Image: Eternal Victory, 2017, Severna Park, Md
Judges 7:7–8 (NKJV) 7 Then the Lord said to Gideon, “By the three hundred men who lapped I will save you, and deliver the Midianites into your hand. Let all the other people go, every man to his place.” 8 So the people took provisions and their trumpets in their hands. And he sent away all the rest of Israel, every man to his tent, and retained those three hundred men. Now the camp of Midian was below him in the valley.
Judges 8:12 (NKJV) 12 When Zebah and Zalmunna fled, he pursued them; and he took the two kings of Midian, Zebah and Zalmunna, and routed the whole army.
1 Corinthians 15:54–57 (NKJV) 54 So when this corruptible has put on incorruption, and this mortal has put on immortality, then shall be brought to pass the saying that is written: “Death is swallowed up in victory.” 55“O Death, where is your sting? O Hades, where is your victory?” 56 The sting of death is sin, and the strength of sin is the law. 57 But thanks be to God, who gives us the victory through our Lord Jesus Christ.
The old hymn "Victory in Jesus" is very special to me. It was sung at the first service of our church plant and became our theme song. Every first Sunday in March is our anniversary service and though the church has changed in some ways since 1991 yet still that hymn is sung gladly and with true thanksgiving at the close of the service.
Certainly the Scriptures are concerned with "victory!" From beginning to end they speak of the spiritual warfare that constitutes the subject matter of all human history. Historians seldom write their books and papers organized around this principle. Virtually all of them, to some degree or another, are concerned with the "progress of history", looking at the developing nations and events as sequentially and humanistically advancing from lesser to greater. Most histories are entirely man-centered, pragmatic and technologically centered. What is lost in these is the true reality that has governed the history of man ever since Adam sinned in Eden.

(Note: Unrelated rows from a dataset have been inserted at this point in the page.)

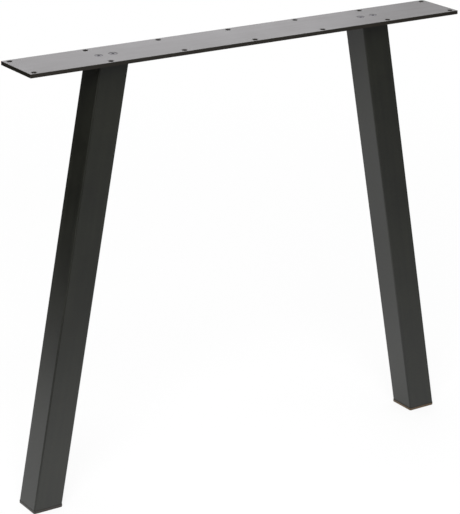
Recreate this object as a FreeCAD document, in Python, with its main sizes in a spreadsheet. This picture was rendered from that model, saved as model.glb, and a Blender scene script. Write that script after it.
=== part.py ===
import FreeCAD, Part
import math
import os
import Sketcher

# Trestle leg for a table: a flat top plate on two square tubes that splay outwards to the floor.
# Millimetres and degrees, +Z up, origin on the floor under the middle of the plate, +X along the plate.

SIZES = [
    ("overall_height", 721, "floor to the top face of the plate"),
    ("plate_length", 800, "top plate, along the table's width"),
    ("plate_width", 94, "top plate, front to back"),
    ("plate_thickness", 6, "top plate"),
    ("plate_corner_radius", 1, "top plate's four corners, seen from above"),
    ("plate_edge_radius", 0.4, "rounding of the plate's upper edge"),
    ("hole_diameter", 8, "screw holes for the table top"),
    ("hole_columns", 7, "screw holes in each row"),
    ("hole_end_inset", 10, "first and last screw hole to the plate's end"),
    ("hole_edge_inset", 8.5, "each row of screw holes to the plate's edge"),
    ("leg_inset", 155, "tube's centre line to the plate's end, at the plate's underside"),
    ("splay_angle", 10.5, "tube's centre line away from upright"),
    ("tube_size", 50, "square tube, outside"),
    ("tube_wall", 2, "square tube, wall"),
    ("tube_radius", 2.5, "square tube, outside corners"),
    ("bore_radius", 0.5, "square tube, inside corners"),
    ("head_thickness", 8, "plate that closes the tube's top mouth"),
    ("bolt_diameter", 6, "countersunk bolts that hold the tube to the plate"),
    ("bolt_length", 16, "countersunk bolts, with the head"),
    ("bolt_inset", 10.5, "each bolt to the wall of the tube's bore"),
    ("bolt_head_diameter", 12, "countersunk head"),
    ("bolt_rim", 0.3, "straight rim of the countersunk head"),
    ("bolt_sink", 0.3, "head's top below the plate's top"),
    ("bolt_tip", 0.8, "chamfer at the bolt's end"),
    ("socket_width", 4, "hexagon socket across its flats"),
    ("socket_depth", 2.2, "hexagon socket"),
    ("seat_clearance", 0.05, "countersunk head to its seat, along the bolt"),
    ("shank_clearance", 0.3, "bolt to the plate's hole, all round"),
    ("thread_clearance", 0.05, "bolt to the tapped hole, all round"),
    ("flange_height", 5, "foot cap's flange, between floor and tube"),
    ("flange_overhang", 0.5, "foot cap's flange past the tube, all round"),
    ("flange_bevel", 0.8, "bevel round the flange's lower edge"),
    ("flange_floor", 2.5, "foot cap's closed bottom"),
    ("insert_height", 26, "foot cap's hollow plug inside the tube"),
    ("insert_gap", 2.2, "plug's wall to the tube's wall"),
    ("insert_wall", 2, "plug's wall"),
    ("insert_lead", 0.8, "bevel round the plug's upper end"),
    ("rib_inset", 4, "lowest rib to the flange, and highest rib to the plug's end"),
    ("rib_thickness", 1.2, "plug's ribs"),
    ("rib_count", 4, "plug's ribs"),
    ("rib_clearance", 0.2, "ribs to the tube's wall"),
]

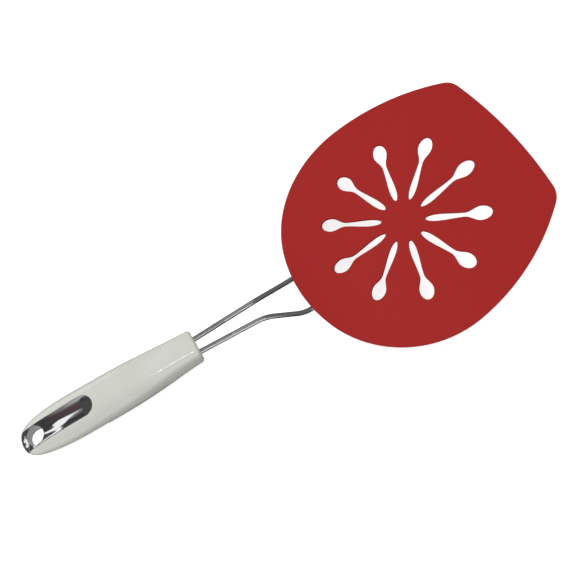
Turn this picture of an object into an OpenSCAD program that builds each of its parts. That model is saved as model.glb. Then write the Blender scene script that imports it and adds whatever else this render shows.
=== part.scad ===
// Slotted spatula: a dished nylon blade on a bent steel wire, with a moulded
// handle and a plated hanging insert. It lies on a table as it would be put
// down: the handle's belly and the wire sockets under the blade touch Z = 0.
// +X points from the handle to the blade's front edge, and the origin is the
// middle of the space that the whole spatula takes up, at table height.

/* [Blade] */
// Length of the blade, seen square on
blade_l = 155.4; // [130:0.1:180]
// Width of the blade, seen square on
blade_w = 155.3; // [130:0.1:180]
// Thickness of the blade
blade_t = 2.2; // [1.6:0.1:3]
// Radius of the blade's rise ahead of its middle
front_bend_r = 366; // [250:1:600]
// Radius of the blade's rise behind its middle
rear_bend_r = 197; // [150:1:400]
// Radius of the blade's dish from side to side
cross_bend_r = 602; // [400:1:900]
// Slope of the blade's middle above the table, in degrees
blade_slope = 29.3; // [24:0.1:34]

/* [Slots] */
// Number of spoon-shaped slots in the ring
slot_count = 10; // [6:1:12]
// Radius of the ring at the slots' inner ends
slot_inner_r = 13.8; // [12:0.1:18]
// Radius of the ring at the slots' outer ends
slot_outer_r = 53; // [48:0.1:58]
// Widest part of a slot's grip
slot_grip_w = 4.3; // [3:0.1:5]
// Narrowest part of a slot's neck
slot_neck_w = 2.7; // [2:0.1:3]
// Widest part of a slot's bowl
slot_bowl_w = 8.8; // [7:0.1:11]

/* [Wire] */
// Diameter of the wire
wire_d = 3.2; // [2.5:0.1:3.8]
// Radius of the wire's first bend, at its centre line
crank_r = 22; // [14:0.5:26]
// Radius of the wire's second bend, under the blade's rear edge
heel_r = 14; // [8:0.5:14]
// Height of the wire above the table where it leaves the handle
wire_h = 14; // [13:0.1:15]
// Length of wire from the handle to the first bend
wire_run = 43.9; // [38:0.1:50]
// Rise of that length of wire
wire_rise = 1.9; // [0:0.1:4]
// Half the gap between the two legs in the handle
leg_y = 4.4; // [3.6:0.1:5]
// The same at the first bend
crank_y = 6.2; // [5.4:0.1:7.5]
// The same under the blade
socket_y = 12.2; // [10:0.1:14]
// Length of wire that the handle grips, before the turn
wire_grip = 46; // [30:0.5:52]
// Play between the wire and the plastic round it
wire_play = 0.1; // [0.05:0.05:0.2]
// Distance of the second bend behind the blade's rear edge
heel_back = 5; // [3:0.1:7]

/* [Sockets] */
// Outside diameter of the sockets under the blade
socket_d = 5.6; // [5.2:0.1:6.4]
// Length of wire that lies under the blade
socket_l = 27; // [18:0.5:30]

/* [Handle] */
// Length of the handle
handle_l = 111; // [100:0.5:130]
// Width of the handle at its widest
handle_w = 26.4; // [24:0.1:30]
// Height of the handle's top above the table
handle_h = 23.8; // [23:0.1:27]
// Distance from the handle's front face to the blade's middle
handle_gap = 148.5; // [144:0.5:156]
// Rounding of the front face's edge
front_round = 1.8; // [1:0.1:2.4]
// How far the pad under the handle stands proud
pad_t = 0.9; // [0.5:0.1:1.2]
// Thickness of the shell over the core
shell_t = 2.6; // [2:0.1:3]

/* [Hanging insert] */
// Width of the insert's tongue
tongue_w = 12.6; // [12.6:0.1:13.5]
// Diameter of the hanging hole
hole_d = 10.2; // [8:0.1:10.2]
// Wall of the tube round the hanging hole
tube_wall = 1; // [0.8:0.1:1.1]
// Distance of the hole's centre from the tail end
hole_back = 9.6; // [9:0.1:11]
// Depth of the dish along the tongue, below the handle's top
dish_depth = 1.6; // [1:0.1:2]
// Radius of the dish from side to side
dish_r = 16.5; // [14:0.5:20]

/* [Hidden] */

// One overrun serves every cut
cut = 5;

// Blade outline as arcs, in shares of half its length and width
front_arc_share = 3.36;
corner_arc_share = 0.171;
side_arc_share = 1.66;
shoulder_arc_share = 0.915;
rear_arc_share = 1.187;
side_end_a = 85.1;
half_turn = 180;

function polar(r, a) = r * [cos(a), sin(a)];
function heading(v) = atan2(v.y, v.x);
function arc(c, r, a0, a1, n) = [for (i = [0:n]) c + polar(r, a0 + (a1 - a0) * i / n)];

// Upper crossing of two circles
function crossing(a, ra, b, rb) =
    let (d = norm(b - a), e = (b - a) / d)
    let (m = (ra * ra - rb * rb + d * d) / (2 * d), h = sqrt(ra * ra - m * m))
    let (p = a + e * m + h * [-e.y, e.x], q = a + e * m - h * [-e.y, e.x])
    p.y > q.y ? p : q;

rear_c = [rear_arc_share - 1, 0];
shoulder_up = 1 - shoulder_arc_share;
rear_end_a = half_turn - asin(shoulder_up / (rear_arc_share - shoulder_arc_share));
shoulder_c = rear_c + polar(rear_arc_share - shoulder_arc_share, rear_end_a);
side_c = shoulder_c + polar(shoulder_arc_share - side_arc_share, side_end_a);
front_c = [1 - front_arc_share, 0];
corner_c = crossing(side_c, side_arc_share - corner_arc_share,
    front_c, front_arc_share - corner_arc_share);
front_end_a = heading(corner_c - front_c);
side_start_a = heading(corner_c - side_c);

// Half of the outline, from the front to the rear
half_outline = concat(
    arc(front_c, front_arc_share, 0, front_end_a, 5),
    arc(corner_c, corner_arc_share, front_end_a, side_start_a, 8),
    arc(side_c, side_arc_share, side_start_a, side_end_a, 8),
    arc(shoulder_c, shoulder_arc_share, side_end_a, rear_end_a, 14),
    arc(rear_c, rear_arc_share, rear_end_a, half_turn, 5)
);

// Without the points that two arcs share
same_share = 0.0001;
function tidy(p) = [for (i = [0:len(p) - 1]) if (i == 0 || norm(p[i] - p[i - 1]) > same_share) p[i]];
half_points = tidy(half_outline);

module blade_plan() {
    there = [for (p = half_points) [p.x * blade_l / 2, p.y * blade_w / 2]];
    last = len(there) - 1;
    polygon(concat(there, [for (i = [last - 1:-1:1]) [there[i].x, -there[i].y]]));
}

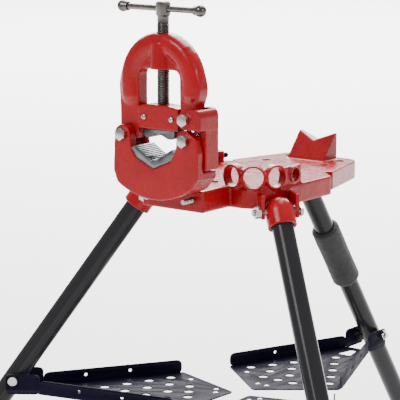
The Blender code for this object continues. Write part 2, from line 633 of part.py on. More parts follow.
def upper_jaw():
    low = BOLT_Z - 0.003
    top = CARRIAGE_LOW - GAP
    outline = [(-0.0300, top), (-0.0300, low + 0.004), (-0.0240, low), (-0.0170, low), (0.0, low + 0.0070),
               (0.0170, low), (0.0240, low), (0.0300, low + 0.004), (0.0300, top)]
    jaw = prism("upper_jaw", outline, 0.024, upright(VISE_Y - 0.012, VISE_Y + 0.012), JAW_STEEL)
    for side in (-1, 1):
        centre = side * 0.023
        join(jaw, box(f"jaw_tongue_{side}", (centre - 0.0105, VISE_Y - 0.0040, top - 0.003),
                      (centre + 0.0105, VISE_Y + 0.0040, BOLT_Z + 0.0355)))
        cut(jaw, rod(f"tongue_bore_{side}", (side * JAW_SCREW_X, VISE_Y - 0.01, JAW_SCREW_Z),
                     (side * JAW_SCREW_X, VISE_Y + 0.01, JAW_SCREW_Z), 0.0028, sides=16))


def jaw_screws():
    for name, side in (("jaw_screw_left", -1), ("jaw_screw_right", 1)):
        x, front = side * JAW_SCREW_X, VISE_Y - 0.014 - GAP
        screw = rod(name, (x, front - 0.0025, JAW_SCREW_Z), (x, front, JAW_SCREW_Z), 0.0042, ZINC, sides=20)
        join(screw, rod(name + "_shank", (x, front - 0.001, JAW_SCREW_Z),
                        (x, VISE_Y + 0.006, JAW_SCREW_Z), 0.0025, sides=16))
        cut(screw, box(name + "_slot", (x - 0.006, front - 0.004, JAW_SCREW_Z - 0.0005),
                       (x + 0.006, front - 0.0015, JAW_SCREW_Z + 0.0005)))


def vise_screw():
    low = CARRIAGE_TOP + 0.0038
    profile = [(0.0, low - 0.018), (0.0060, low - 0.018), (0.0060, low), (0.0078, low),
               (SCREW_RADIUS, low + 0.003),
               (SCREW_RADIUS, HUB_LOW - 0.014), (0.0088, HUB_LOW - 0.010), (0.0088,
                                                                            HUB_LOW), (HUB_RADIUS, HUB_LOW),
               (HUB_RADIUS, HUB_TOP - 0.002), (HUB_RADIUS - 0.002, HUB_TOP), (0.0, HUB_TOP)]
    obj = turned("vise_screw", list(reversed(profile)), Matrix.Translation((0.0, VISE_Y, 0.0)), STEEL)
    along = Vector((math.cos(HANDLE_TURN), math.sin(HANDLE_TURN), 0.0)) * 0.03
    centre = Vector((0.0, VISE_Y, HANDLE_Z))
    cut(obj, rod("hub_bore", centre - along, centre + along, BAR_RADIUS + 0.0003, sides=24))


def handle():
    along = Vector((math.cos(HANDLE_TURN), math.sin(HANDLE_TURN), 0.0))
    centre = Vector((0.0, VISE_Y, HANDLE_Z)) + along * HANDLE_OFFSET
    reach = HANDLE_HALF - 0.004
    rod("handle_bar", centre - along * reach, centre + along * reach, BAR_RADIUS, STEEL, sides=20)
    for name, side in (("handle_ball_left", -1), ("handle_ball_right", 1)):
        knob = ball(name, centre + along * side * HANDLE_HALF, BALL_RADIUS, STEEL)
        cut(knob, rod(name + "_bore", centre + along * side * (reach + GAP),
                      centre + along * side * (reach - 0.02),
                      BAR_RADIUS + 0.0003, sides=20))


def brace_bolt():
    y = VISE_Y + 0.255
    hex_bolt("brace_bolt", (-0.094, y - 0.0065, DECK_Z + 0.011), (-0.094, y + 0.026, DECK_Z + 0.011),
             0.013, 0.006,
             0.0042, BLACK)


def build():
    table_casting()
    vise_body()
    lower_jaw()
    vise_bolts()
    yoke()
    hook()
    carriage()
    upper_jaw()
    jaw_screws()
    vise_screw()
    handle()
    brace_bolt()
    for leg in LEG_ANGLES:
        leg_pieces(leg)
        tray_leaf(leg)
        leaf_hardware(leg)
    foam_grip()


build()
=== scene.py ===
"""Looks of the folding tripod pipe vise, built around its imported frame.  Metres, +Z up."""
import json
import math

import bmesh
import bpy
from mathutils import Matrix, Vector, noise


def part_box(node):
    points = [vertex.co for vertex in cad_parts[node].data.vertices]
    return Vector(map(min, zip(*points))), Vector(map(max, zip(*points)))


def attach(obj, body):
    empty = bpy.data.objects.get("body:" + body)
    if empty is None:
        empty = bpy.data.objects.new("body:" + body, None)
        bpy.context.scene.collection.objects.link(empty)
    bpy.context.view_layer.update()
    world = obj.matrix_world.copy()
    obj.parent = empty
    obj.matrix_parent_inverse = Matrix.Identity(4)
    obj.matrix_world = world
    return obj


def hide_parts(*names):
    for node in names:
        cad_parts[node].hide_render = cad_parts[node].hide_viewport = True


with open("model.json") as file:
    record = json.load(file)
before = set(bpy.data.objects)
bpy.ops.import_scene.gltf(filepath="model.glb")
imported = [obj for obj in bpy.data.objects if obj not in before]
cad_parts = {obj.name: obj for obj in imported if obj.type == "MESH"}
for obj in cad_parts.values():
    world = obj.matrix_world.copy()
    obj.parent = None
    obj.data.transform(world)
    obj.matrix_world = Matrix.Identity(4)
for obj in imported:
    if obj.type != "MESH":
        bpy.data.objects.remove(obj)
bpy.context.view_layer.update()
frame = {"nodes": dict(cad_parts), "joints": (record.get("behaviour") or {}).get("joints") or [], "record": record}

NODES = frame["nodes"]
JOINTS = {joint["name"]: joint for joint in frame["joints"]}
LEGS = ("left", "right", "rear")
UP = Vector((0, 0, 1))
SLOTS = {part["node"]: part["material_slot"] for part in frame["record"]["subparts"]}
BODIES = frame["record"]["behaviour"]["bodies"]
BODY_OF = {node: body for body, members in BODIES.items() for node in members}

MOUNTS = {mount["name"]: mount for mount in frame["record"]["mounts"]}
DECK_Z = MOUNTS["table_top"]["pos_m"][2]
BOLT_Z = JOINTS["yoke_swing"]["pos_m"][2]
VISE_Y = Vector(JOINTS["screw_turn"]["pos_m"]).y
HANDLE_AXIS = Vector(JOINTS["handle_slide"]["axis"])

WINDOW_HALF = 0.039          # half-width of the yoke's window
ARCH_RADIUS = 0.0580         # middle line of the yoke's arch
JAW_SLOPE = 0.603            # rise over run of the lower jaw's V
UPPER_JAW_SLOPE = 0.41
TOOTH_ROWS = 9               # on each side of the V
TOOTH_PITCH = 0.0033
TOOTH_WIDTH = 0.0016
VISE_HEX = 0.0165            # across flats
SMALL_HEX = 0.013
LEG_HEX = 0.016
LEG_NUT_HEX = 0.017
VISE_THREAD = (0.0054, 0.0015, 0.0006)     # radius, pitch, depth
SMALL_THREAD = (0.0041, 0.00125, 0.0005)
LEG_THREAD = (0.0049, 0.0015, 0.0005)
JAW_SCREW_THREAD = (0.0024, 0.0008, 0.0003)
VISE_SCREW_THREAD = (0.0095, 0.0025, 0.0011)
HANDLE_RADIUS = 0.0047
BALL_REACH = 0.076           # from the handle's middle to each ball
BALL_RADIUS = 0.009
TUBE_INNER = 0.0135
TUBE_OUTER = 0.0167
SHEET = 0.0022               # tray sheet
LEAF_FLOOR = -0.0215         # tray floor below the leaf's pin
LEAF_TIP = 0.356             # from the pin to the leaf's inner point
LEAF_POINT = math.radians(52.0)
LEAF_START = 0.040
LEAF_HALF = 0.1128
LEAF_NECK = 0.0235
HOLE_RADIUS = 0.0078
HOLE_STEP = 0.040
PIN_RADIUS = 0.004
PIN_HEAD_RADIUS = 0.0075
FOOT_RIBS = 5
FOOT_RIB_STEP = 0.0075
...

There is a battle raging around us. God declared this in Genesis 3 when he clearly stated that "enmity would exist" between the sons of the serpent and the offspring of the woman. "Enmity" is unrelenting antagonism, ceaseless resentment and murderous motivations. History is the outward manifestation of this on-going battle.
Can anyone deny the ruthless and bloody nature of secular human history? Has there been any "just" governments that did not, to a greater or lesser extent, use power abusively, if not at first then in time? Has not both prosperity and rank poverty both served to bring out the worst in human nature for the majority of those experiencing either one?
No, history is the continuing outworking of the shifting theaters of a constant war and this war is a central tenet of the Scriptural story.
We have to understand this in order to appreciate Gideon in context. The history of Israel in Judges is explicitly the story of the ebb and flow of warfare. Behind each "side" in this war stands the spiritual forces that constitute their 'strength.' The victories that Gideon wins are vindication of the God of Israel as being the One, Ultimate Power in the universe. The proclamation of Judges is that this Ultimate Power will have Ultimate Victory though it shall involve many battles and prolonged warfare.
When the Lord Christ came into the world He preached victory. He preached that God was in the world reconciling men to Himself and that when He was raised up He would gather men from all the nations to Himself. He said that any man that came to Him, came because God hauled him to Jesus and that "on the last day" He, Christ, would raise that man up.... in victory.
This is the victory that Paul celebrated in the passage above. There is a sense that the victory has already been won in that the resurrection of Christ established Him as preeminent in all things. Thus He has won! His victory, like Gideon's, was the victory of all His Israel. He did it decisively, as did Gideon, through the way of human weakness. He defeated death by dying. The weakness of His body, like the mere 300 men of Gideon's army, proved conclusively that the battle is the Lord's.
The great covenant plan of God, His eternal counsel, expressed in His Covenant of Redemption was to do it just this way. To exalt Himself in the eyes of all creation by delivering His people from the battle by leading them through the battle. The way of victory is through deadly struggle.
This view of history is sadly lacking in our day and time. Our young people are infatuated with the "now" and they see this "now" often only in terms of how their prosperity has been handed to them. They need to see that prosperity, like all good gifts, are to be enjoyed but it also must be understood in terms of being a battle. If it is easier for a camel to go through the eye of a needle than a rich man to enter the kingdom of heaven then we must see prosperity as often being employed as a weapon against us.
Victory! That should be our goal and motivation. There will time enough for resting when the war is over.